MEDUSA4 Personal, launched by CAD Schroer in 2006, is a free 2D/3D CAD software for private use, which can be downloaded from the CAD Schroer website. Users have to register to receive a free 12-month license, which can be extended in perpetuity. MEDUSA4 Personal is a fully functional version which includes many features of the MEDUSA4 ADVANCED package (e.g. SMART Edit, basic 3D) as well as some additional add-on modules, such as the MEDRaster Colour image editing module, SMD Sheet Metal Design, and Parametrics.
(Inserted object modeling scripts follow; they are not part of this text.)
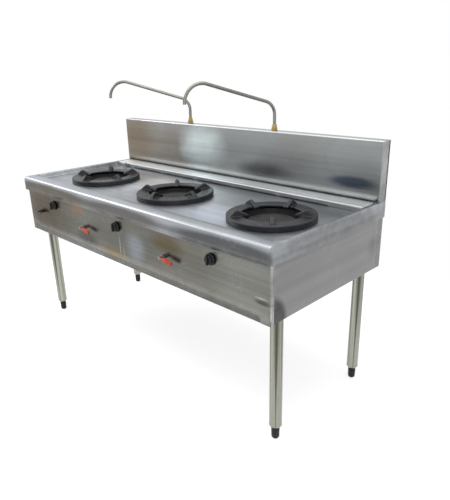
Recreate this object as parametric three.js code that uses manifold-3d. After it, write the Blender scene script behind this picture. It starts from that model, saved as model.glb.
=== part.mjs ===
// Three-burner wok range: a stainless steel cabinet on round legs, with a sunken worktop, cast-iron wok rings
// over gas burners, gas taps on the front apron and two swivelling water spouts on the backsplash.
// Millimetres. +Z up, front towards -Y. The origin is on the floor, in the middle of the whole range.
import * as THREE from 'three';
import { mergeVertices } from 'three/addons/utils/BufferGeometryUtils.js';
import Module from 'manifold-3d';

const wasm = await Module();
wasm.setup();

// ---- Driving dimensions -------------------------------------------------------------------------------

const rangeWidth = 1800;          // worktop, side to side
const panelDepth = 762;           // apron face to the back of the backsplash
const worktopHeight = 850;
const backsplashHeight = 258;     // above the worktop
const backsplashThickness = 58;
const panelHeight = 303;          // worktop's face down to the lower edge of the panels
const sheet = 2;                  // stainless sheet
const seat = 0.3;                 // clearance between pieces that touch

const lipHeight = 72;             // worktop's turned-down edge
const frontOverhang = 15;         // worktop lip in front of the apron
const sideOverhang = 4;
const bullnoseRadius = 18;
const frontBandWidth = 65;        // raised band along the front, lip face to tray
const curbWidth = 12;             // flat top of the raised side edges
const traySlope = 10;             // run of the slope from the raised edge down to the tray
const trayDepth = 24;
const ledgeDepth = 97;            // gutter cover in front of the backsplash
const drainSlotHeight = 4;
const coverFootWidth = 24;
const coverFootPitch = 290;
const gutterDepth = 36;
const gutterEndGap = 68;          // end of the tray's floor to the end of the gutter
const gutterFrontGap = 22;        // front of the ledge to the gutter
const gutterRearGap = 20;         // gutter to the front of the backsplash
const gutterLedge = 4;            // the hole over the gutter is smaller than the gutter by this
const spigotInset = 70;           // end of the gutter to the drain spigot
const spigotRadius = 16;
const spigotLength = 60;

const burnerX = [-555, 45, 645];
const burnerSetback = 304;        // apron face to the burner centres
const ringOuterRadius = 185;
const ringInnerRadius = 125;
const ringPlate = 10;             // thickness of the ring's top plate
const ringSkirt = 8;              // thickness of the ring's outer band
const ringTurn = [136, 136, -49.5]; // degrees, direction of the first lug
const lugCount = 5;
const lugRise = 24.5;             // lug peak above the ring's face
const lugPeakRadius = 146;
const lugOuterRadius = 176;
const lugInnerRadius = 99;
const lugBaseWidth = 22;
const lugTopWidth = 16;

const bowlHoleRadius = 149;
const bowlFlangeRadius = 172;
const bowlBottomRadius = 62;
const bowlWall = 3;
const bowlClearance = 55;         // injector up to the bowl's bottom edge
const headRadius = 98;
const headWall = 5;
const headRim = 30;               // height of the burner head's straight rim
const headNeckRadius = 24;
const headNeckHeight = 12;
const headConeHeight = 38;
const portCount = 10;
const portWidth = 8;
const portHeight = 9;
const portDepth = 8;
const portDrop = 8;               // head's top down to its ports

const knobX = [-608, -22, 603];
const knobDrop = 49;              // worktop's lip down to the knobs
const knobRadius = 25;
const knobDepth = 26;
const knobSkirt = 7;
const knobBodyRadius = 21;
const knobGripWidth = 11;
const spindleRadius = 4;
const spindleReach = 16;          // spindle in front of the apron

const leverX = [-768, -310, 320];
const leverDrop = 60;             // knobs down to the lever valves
const leverLength = 78;
const leverStandOff = 24;         // apron face to the middle of the lever
const leverDroop = 8;             // degrees below level when shut
const leverStrip = 3;
const leverWidth = 12;
const gripLength = 62;
const gripWidth = 20;
const gripThickness = 11;
const gripCap = 4;                // vinyl past the end of the steel strip
const wingReach = 33;             // half width of the left valve's wing handle
const wingTip = 7;
const wingNeck = 4.5;
const stemRadius = 5;
const stemEndGap = 24;            // end of a lever's stem to the manifold's axis

const pipeRadius = 13.4;          // gas manifold
const pipeSetback = 75;           // apron face to the manifold's axis
const manifoldBend = 45;
const manifoldInset = 20;         // leg to the manifold's end
const manifoldOverrun = 30;       // left lever valve to the manifold's closed end
const inletBore = 39;             // depth of the bore in the manifold's inlet
const valveRadius = 16;
const valveStubRadius = 8;
const valveEndGap = 16;           // valve body to the manifold
const outletInset = 14;           // end of the valve body to its outlet
const nozzleRadius = 7;
const injectorDrop = 39;          // knob axis down to the injector
const mixerRadius = 19;
const mixerWall = 3;
const mixerBend = 36;
const mixerRise = 50;             // injector up to the burner head's bottom
const pilotValveRise = 34;        // lever valve's axis to the manifold's drop
const pilotValveRadius = 12;
const pilotHexRadius = 15;
const pilotHexLength = 14;
const pilotBallRadius = 17;
const pilotPipeRadius = 4;
const pilotPipeDrop = 20;         // lever valve down to the pilot pipe's low run
const pilotPipeBend = 14;
const pilotFlameDrop = 10;        // head's top down to the pilot's flame
const pilotKneeDrop = 36;

const legInset = 45;              // worktop end to the leg's axis
const frontLegInset = 85;         // apron face to the leg's axis
const rearLegInset = 105;         // back face to the leg's axis
const legRadius = 25.4;
const legWall = 1.5;
const legBottom = 52;
const legConeHeight = 12;
const legConeRadius = 18;
const legCollarRadius = 26.4;
const footRadius = 17;
const footTipRadius = 12;
const footStemRadius = 8;
const footStemTop = 96;

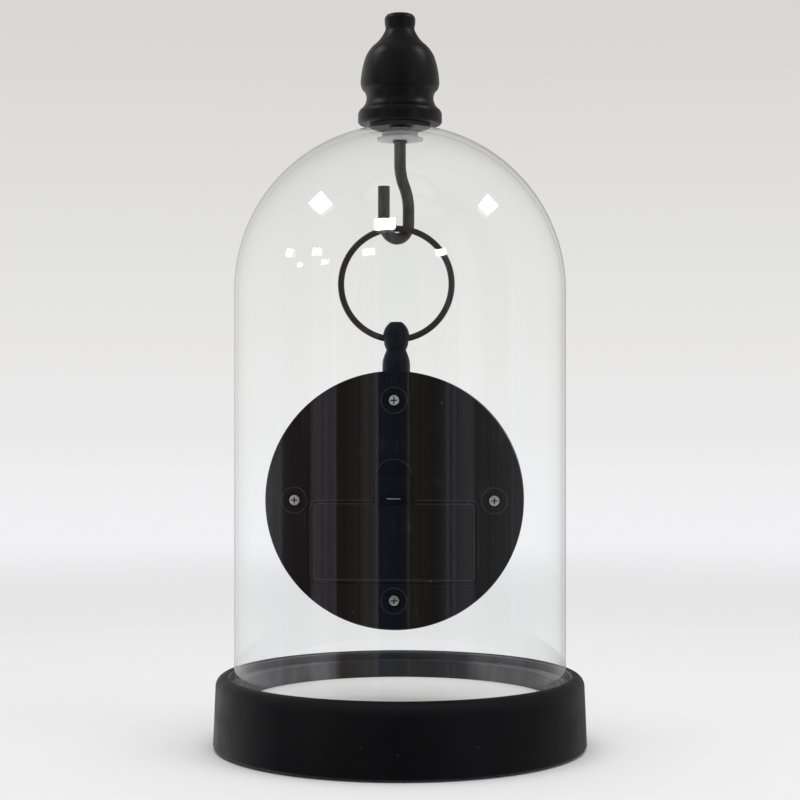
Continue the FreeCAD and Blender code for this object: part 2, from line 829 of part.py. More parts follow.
def movement_housing():
    """Open tray with the wheel compartment above and the cell's bay below."""
    outer = rounded_block(-housing_half_width, housing_half_width, housing_front, movement_cover_inner,
                          -housing_bottom, housing_top, housing_corner_radius)
    bay_top = bay_ceiling()
    compartment = block(-housing_half_width + housing_wall, housing_half_width - housing_wall,
                        train_floor, movement_cover_inner + overrun,
                        bay_top + housing_wall, housing_top - housing_wall)
    bay = block(-cell_bay_half_length(), cell_bay_half_length(), train_floor,
                movement_cover_inner + overrun, -housing_bottom + housing_wall, bay_top)
    bush = rod_y(bush_radius, dial_front - bush_rise, housing_front)
    body = cut_all(outer.fuse(bush), [compartment, bay])
    body = body.cut(rod_y(hour_pipe_radius + wheel_gap, dial_front - bush_rise - overrun,
                          train_floor + overrun))
    motion_post = rod_y(post_radius, housing_front, layer_start(2) - bearing_gap, motion_arbor)
    posts = [motion_post]
    posts += [rod_y(post_rise_radius, housing_front, stator_start() - bearing_gap, place)
              for place in stator_post_places()]
    posts += [rod_y(post_rise_radius, housing_front, board_start() - bearing_gap, place)
              for place in board_post_places()]
    body = fuse_all([body] + posts)
    bearings = [bearing_seat(place, arbor_radius) for place in (third_arbor, rotor_arbor)]
    bearings.append(bearing_seat(knob_arbor, knob_arbor_radius))
    return in_clock(fuse_all([body] + bearings).cut(bearing_holes()))


def bearing_seat(place, radius):
    """Small moulded bush on the housing's floor."""
    return rod_y(radius + post_radius, housing_front, train_floor + wheel_floor_gap, place)


def bearing_holes():
    depth = train_floor - housing_wall / 2
    tools = [rod_y(arbor_radius + bearing_gap, depth, train_floor + overrun, place)
             for place in (third_arbor, rotor_arbor)]
    tools.append(rod_y(knob_arbor_radius + bearing_gap, depth, train_floor + overrun, knob_arbor))
    return Part.makeCompound(tools)


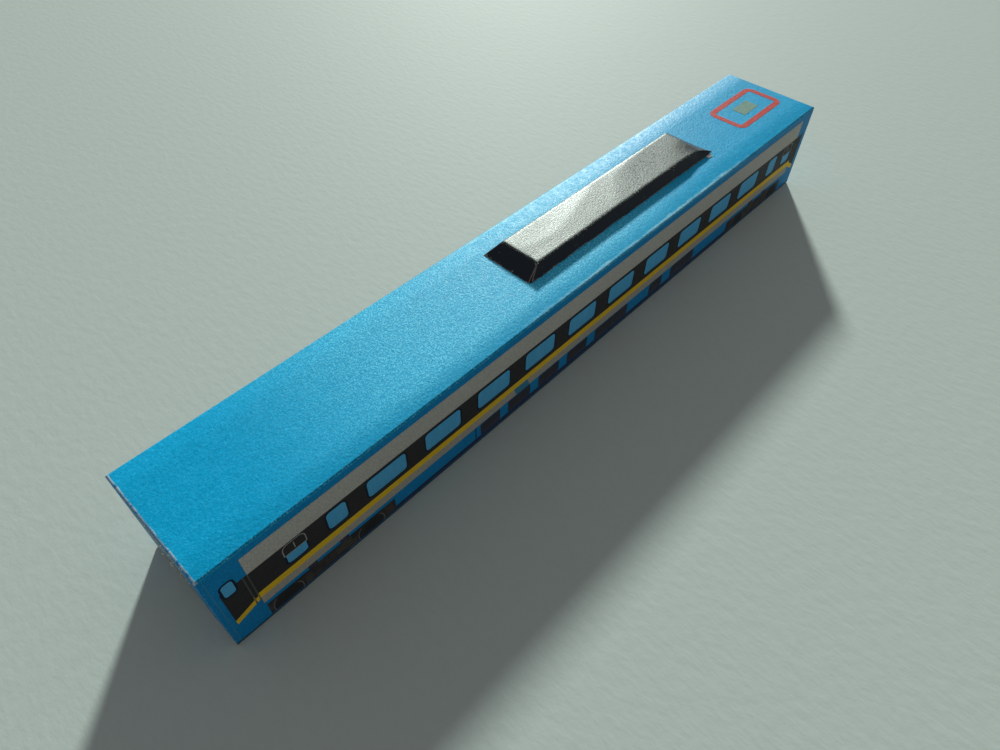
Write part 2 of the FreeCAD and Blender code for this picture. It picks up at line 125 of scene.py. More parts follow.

It is a multi-platform system available for Windows and several Linux distributions.

=== Limitations ===
- Print with watermark
- Separate sheet format
- Free node-locked license is limited to 12 months, but renewable

=== Sheet conversion to PDF/DXF/SHE for commercial use ===

In August 2009, CAD Schroer introduced an eSERVICES portal, which allows users of the free version of MEDUSA4 to convert the sheets created with MEDUSA4 Personal into PDFs, DXFs or MEDUSA4 Professional SHE files on a pay-per-conversion basis. The converted drawings appear without a watermark and are fully licensed for commercial use.

== MEDUSER User Group ==
From the 1980s there was an active community of MEDUSA users in Germany. This MEDUSER Association discussed issues of software use, development, CAD/CAM data integration and database connectivity and developed concepts and demands put forward to the various software owners. MEDUSA forums have recently been revived with growing numbers of new users. There also continues to be a core of MEDUSA users who have deployed the system for over two decades.